Voters can expect to see most political candidates going negative this year, the political scientists say.
"To have a positive message, you would have to be safe in your district. Only in places where there is no contest will you see positive ads," Robertson said.
The Future is Now
With the election just weeks away, voters won't be seeing a dramatic improvement in the economy before heading to the polls -- and that is not great news for the Democrats.
"I don't see Obama's approval ratings shooting up or slipping much more than they are at the moment. The scenario in place now is largely the scenario that will be in place on Nov. 2," Jones said.
Robertson said that midterm elections historically mean a lower voter turnout, which will favor Republicans because the people who vote in them tend to be older and financially better off.
"People who are middle class and upper middle class are going to lean a little more to Republicans. They have seen three kinds of things affected that matter to them: their money for retirement was hit in 2008 and 2009 and won't recover in the near term; house values have declined; employment is shaky and unemployment benefits have been cut for a lot of people," he said.

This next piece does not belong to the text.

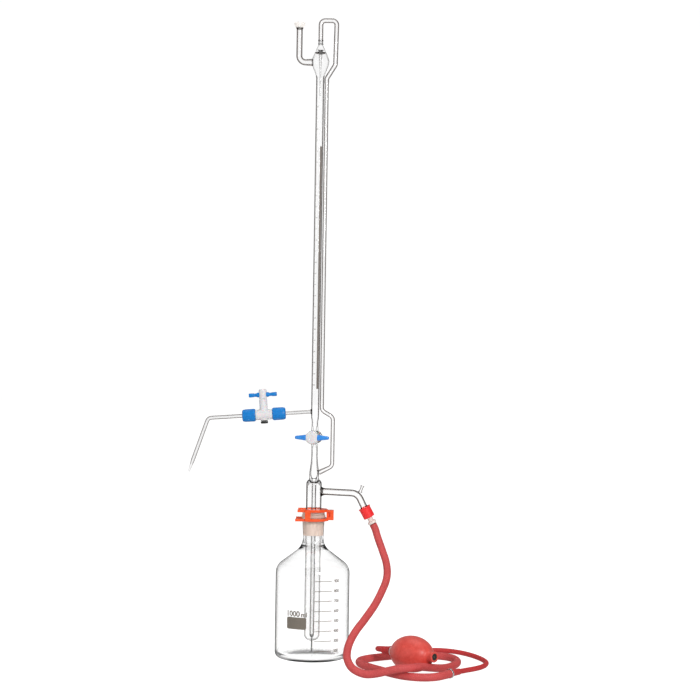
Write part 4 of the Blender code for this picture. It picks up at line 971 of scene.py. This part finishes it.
def upper_head():
    """Lower tube, burette, top bulb and filling jet: the glass from the stopcock up to the loop."""
    swell = []
    for i in range(17):
        share = i / 16
        rise = 0.5 + 0.5 * math.cos(math.pi * share)
        swell.append((BURETTE_RADIUS + 0.0066 * rise, 0.8180 - 0.0252 * share))
    outer = [(0.0033, 0.8438), (0.0033, 0.8400), (0.0109, 0.8225), *swell, (BURETTE_RADIUS, 0.3300)]
    outer += [(0.0054, 0.3267), (0.0044, 0.3217), (0.0044, 0.3164), (0.0050, 0.3084)]
    inner = [(0.0015, 0.3084), (0.0030, 0.3164), (0.0032, 0.3217), (0.00445, 0.3267), (0.00455, 0.3300)]
    inner += [(r - 0.00095, z) for r, z in reversed(swell)]
    inner += [(0.0098, 0.8222), (0.0072, 0.8292), (0.0052, 0.8297), (0.0030, 0.8288), (0.0024, 0.8262)]
    inner += [(0.0012, 0.8068), (0.0009, 0.7700), (0.0004, 0.7700), (0.0005, 0.8068), (0.0013, 0.8268)]
    inner += [(0.0026, 0.8316), (0.0048, 0.8322), (0.0060, 0.8322), (0.0022, 0.8396), (0.0022, 0.8438)]
    mesh = turned_mesh("head_upper_glass", soften(outer + inner, 0.0006, 3), 80)
    paint(mesh, 2, (TOP_BULB_FROM_Z, math.inf), (NEAR_AXIS, math.inf))
    paint(mesh, 1, JET_SEAM_Z, JET_SEAM_RADIUS)
    linked("head_upper_glass", mesh, "head", [BURETTE_GLASS, SEAM_GLASS, SWELL_GLASS],
           ("lower_tube", "burette_tube", "top_bulb", "filling_jet"))
    for i, z in enumerate((0.8464, 0.8415)):
        ring = arc((0.0034, z), 0.0004, 0.0, 330.0, 11)
        turned(f"neck_seam_{i + 1}", ring, "head", "glass", SEAM_GLASS, steps=40)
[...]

Though economists say the recession is over and some economic indicators are pointing to a recovery -- albeit a slow one -- many voters simply won't be feeling the love by Election Day.
"The kinds of indicators that affect people on the ground lag behind economic indicators that allow economists to announce that a recession is over," Robertson said. "Employment is going to pick up later than the economy does, and the real question now is how much is it going to pick up and how optimistic are people going to feel."
Cropf said that despite the depth of the recession -- which was global -- Americans have little patience to wait for long-term solutions for an economy that has undergone dramatic technological changes, including the loss of the manufacturing sector.
"We are an instant-gratification society, and our expectation is that things will get better very quickly," he said. "We believe bad times are temporary and there is a fix. If it doesn't work, then there has to be a fix somewhere that will work. And that's just not the way complex, modern economies work. You can't do something like introduce a stimulus package or a tax cut or any other solution and expect it to work in a year or two."
So, the political pendulum will swing once more, as unhappy voters assign blame and give the "other" candidates a chance.
"If you are an incumbent, then woe to you because you were there during the years when all of this happened, and therefore it's all your fault," Cropf said.
Ironically, the unemployed will turn out in lower percentages than voters as a whole, Robertson said.
"Some in the Democratic constituency -- union people, for example, maybe minorities -- are not going to have the motivation or mobilization to go out and vote the way they did in 2008," Robertson said. "It may not be a huge shift in terms of numbers, but it's going to be enough to tilt the playing field toward the Republicans."